Do this
Repeat the listing in full. Nothing may be added or left out.
+ + +
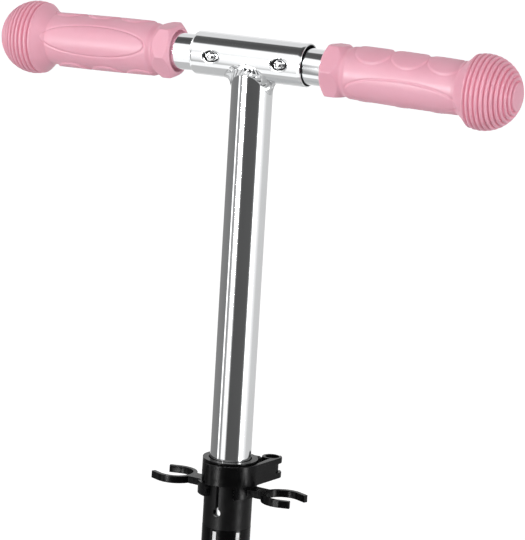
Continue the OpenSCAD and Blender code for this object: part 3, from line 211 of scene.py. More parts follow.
def grit_material():
    s = Shader("grip_tape_grit", Roughness=0.92, IOR=1.5)
    grains = s.node("TexVoronoi", Vector=s.coords, Scale=1500.0).outputs["Distance"]
    patches = s.noise(35, 5)
    tones = s.mixed(s.spread(grains, 0, 1, 0.0, 0.7), (0.050, 0.050, 0.053), (0.012, 0.012, 0.013))
    s.to("Base Color", tones)
    s.to("Roughness", s.spread(patches, 0.82, 0.98))
    return s.bump((grains, 0.8, 0.0005), (s.noise(4000, 2), 0.4, 0.0002)).material


X_LINES = (0, 0, 0)
Y_LINES = (0, 0, math.radians(-90))
COLUMN_LINES = (0, math.radians(90), 0)
SILVER = (0.90, 0.91, 0.92)
MATERIALS = {
    "grip_pink": pink_material("grip_rubber", (0.94, 0.465, 0.575), (0.925, 0.435, 0.545), 0.42),
    "wheel_pink": pink_material("wheel_urethane", (0.90, 0.40, 0.51), (0.87, 0.37, 0.475), 0.30),
    "polished_aluminium": drawn_metal("polished_bar", SILVER, 0.07, X_LINES),
    "black_paint": painted("black_powder_coat", (0.0035, 0.0035, 0.0037), 0.36),
    "black_cast": painted("black_casting", (0.0025, 0.0025, 0.0027), 0.2, 0.04),
    "black_plastic": moulded("black_nylon", (0.0025, 0.0025, 0.0028), 0.22),
    "nylon": moulded("natural_nylon", (0.72, 0.70, 0.62), 0.45, 1.5),
    "headset_black": painted("headset_lacquer", (0.003, 0.003, 0.0032), 0.16, 0.03),
    "zinc": plated("zinc_plate", (0.66, 0.67, 0.69), 0.28),
    "bearing_steel": plated("bearing_steel", (0.72, 0.73, 0.75), 0.16),
    "deck_aluminium": drawn_metal("deck_extrusion", (0.60, 0.605, 0.615), 0.32, Y_LINES, 0.12),
    "grip_tape": grit_material(),
}
COLUMN_SILVER = drawn_metal("polished_column", SILVER, 0.065, COLUMN_LINES)
# Near-black paint for the inside of the sleeve and the walls of its button holes: a painted shade, where the real
# bare metal only falls dark
BORE_PAINTED_SHADE = painted("tube_inside_painted_shade", (0.012, 0.012, 0.012), 0.6, 0.1)
BAND_BLACK = painted("band_film", (0.002, 0.002, 0.0022), 0.16, 0.02)
WELD_METAL = plated("weld_metal", (0.74, 0.75, 0.76), 0.14)
STRIPE_WHITE = painted("stripe_film", (0.66, 0.66, 0.66), 0.35, 0.02, 1.5)


# ---------------------------------------------------------------- mesh tools

# The share of a side that one rounded corner may take up
CORNER_SHARE = 0.49
# Points closer than this, in metres, are one point; faces flatter than this to each other are one face
SAME_SPOT, SAME_PLANE = 2e-6, math.radians(0.4)
# Edges sharper than the first are shaded sharp, and eased rounds those sharper than the second
SHARP_ANGLE, EASED_ANGLE = math.radians(40), math.radians(38)
EASED_STEPS = 2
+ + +
Answer
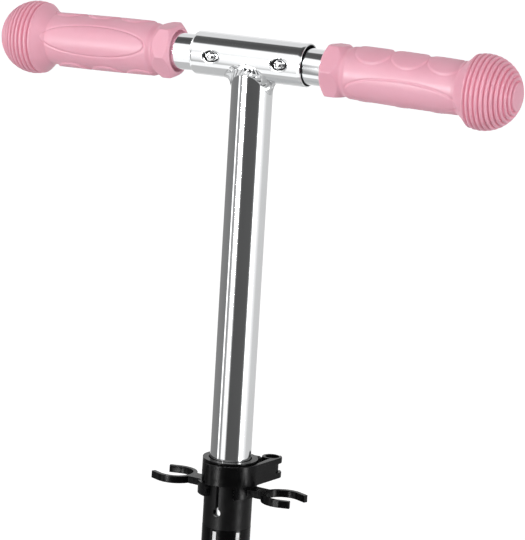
Continue the OpenSCAD and Blender code for this object: part 3, from line 211 of scene.py. More parts follow.
def grit_material():
    s = Shader("grip_tape_grit", Roughness=0.92, IOR=1.5)
    grains = s.node("TexVoronoi", Vector=s.coords, Scale=1500.0).outputs["Distance"]
    patches = s.noise(35, 5)
    tones = s.mixed(s.spread(grains, 0, 1, 0.0, 0.7), (0.050, 0.050, 0.053), (0.012, 0.012, 0.013))
    s.to("Base Color", tones)
    s.to("Roughness", s.spread(patches, 0.82, 0.98))
    return s.bump((grains, 0.8, 0.0005), (s.noise(4000, 2), 0.4, 0.0002)).material


X_LINES = (0, 0, 0)
Y_LINES = (0, 0, math.radians(-90))
COLUMN_LINES = (0, math.radians(90), 0)
SILVER = (0.90, 0.91, 0.92)
MATERIALS = {
    "grip_pink": pink_material("grip_rubber", (0.94, 0.465, 0.575), (0.925, 0.435, 0.545), 0.42),
    "wheel_pink": pink_material("wheel_urethane", (0.90, 0.40, 0.51), (0.87, 0.37, 0.475), 0.30),
    "polished_aluminium": drawn_metal("polished_bar", SILVER, 0.07, X_LINES),
    "black_paint": painted("black_powder_coat", (0.0035, 0.0035, 0.0037), 0.36),
    "black_cast": painted("black_casting", (0.0025, 0.0025, 0.0027), 0.2, 0.04),
    "black_plastic": moulded("black_nylon", (0.0025, 0.0025, 0.0028), 0.22),
    "nylon": moulded("natural_nylon", (0.72, 0.70, 0.62), 0.45, 1.5),
    "headset_black": painted("headset_lacquer", (0.003, 0.003, 0.0032), 0.16, 0.03),
    "zinc": plated("zinc_plate", (0.66, 0.67, 0.69), 0.28),
    "bearing_steel": plated("bearing_steel", (0.72, 0.73, 0.75), 0.16),
    "deck_aluminium": drawn_metal("deck_extrusion", (0.60, 0.605, 0.615), 0.32, Y_LINES, 0.12),
    "grip_tape": grit_material(),
}
COLUMN_SILVER = drawn_metal("polished_column", SILVER, 0.065, COLUMN_LINES)
# Near-black paint for the inside of the sleeve and the walls of its button holes: a painted shade, where the real
# bare metal only falls dark
BORE_PAINTED_SHADE = painted("tube_inside_painted_shade", (0.012, 0.012, 0.012), 0.6, 0.1)
BAND_BLACK = painted("band_film", (0.002, 0.002, 0.0022), 0.16, 0.02)
WELD_METAL = plated("weld_metal", (0.74, 0.75, 0.76), 0.14)
STRIPE_WHITE = painted("stripe_film", (0.66, 0.66, 0.66), 0.35, 0.02, 1.5)


# ---------------------------------------------------------------- mesh tools

# The share of a side that one rounded corner may take up
CORNER_SHARE = 0.49
# Points closer than this, in metres, are one point; faces flatter than this to each other are one face
SAME_SPOT, SAME_PLANE = 2e-6, math.radians(0.4)
# Edges sharper than the first are shaded sharp, and eased rounds those sharper than the second
SHARP_ANGLE, EASED_ANGLE = math.radians(40), math.radians(38)
EASED_STEPS = 2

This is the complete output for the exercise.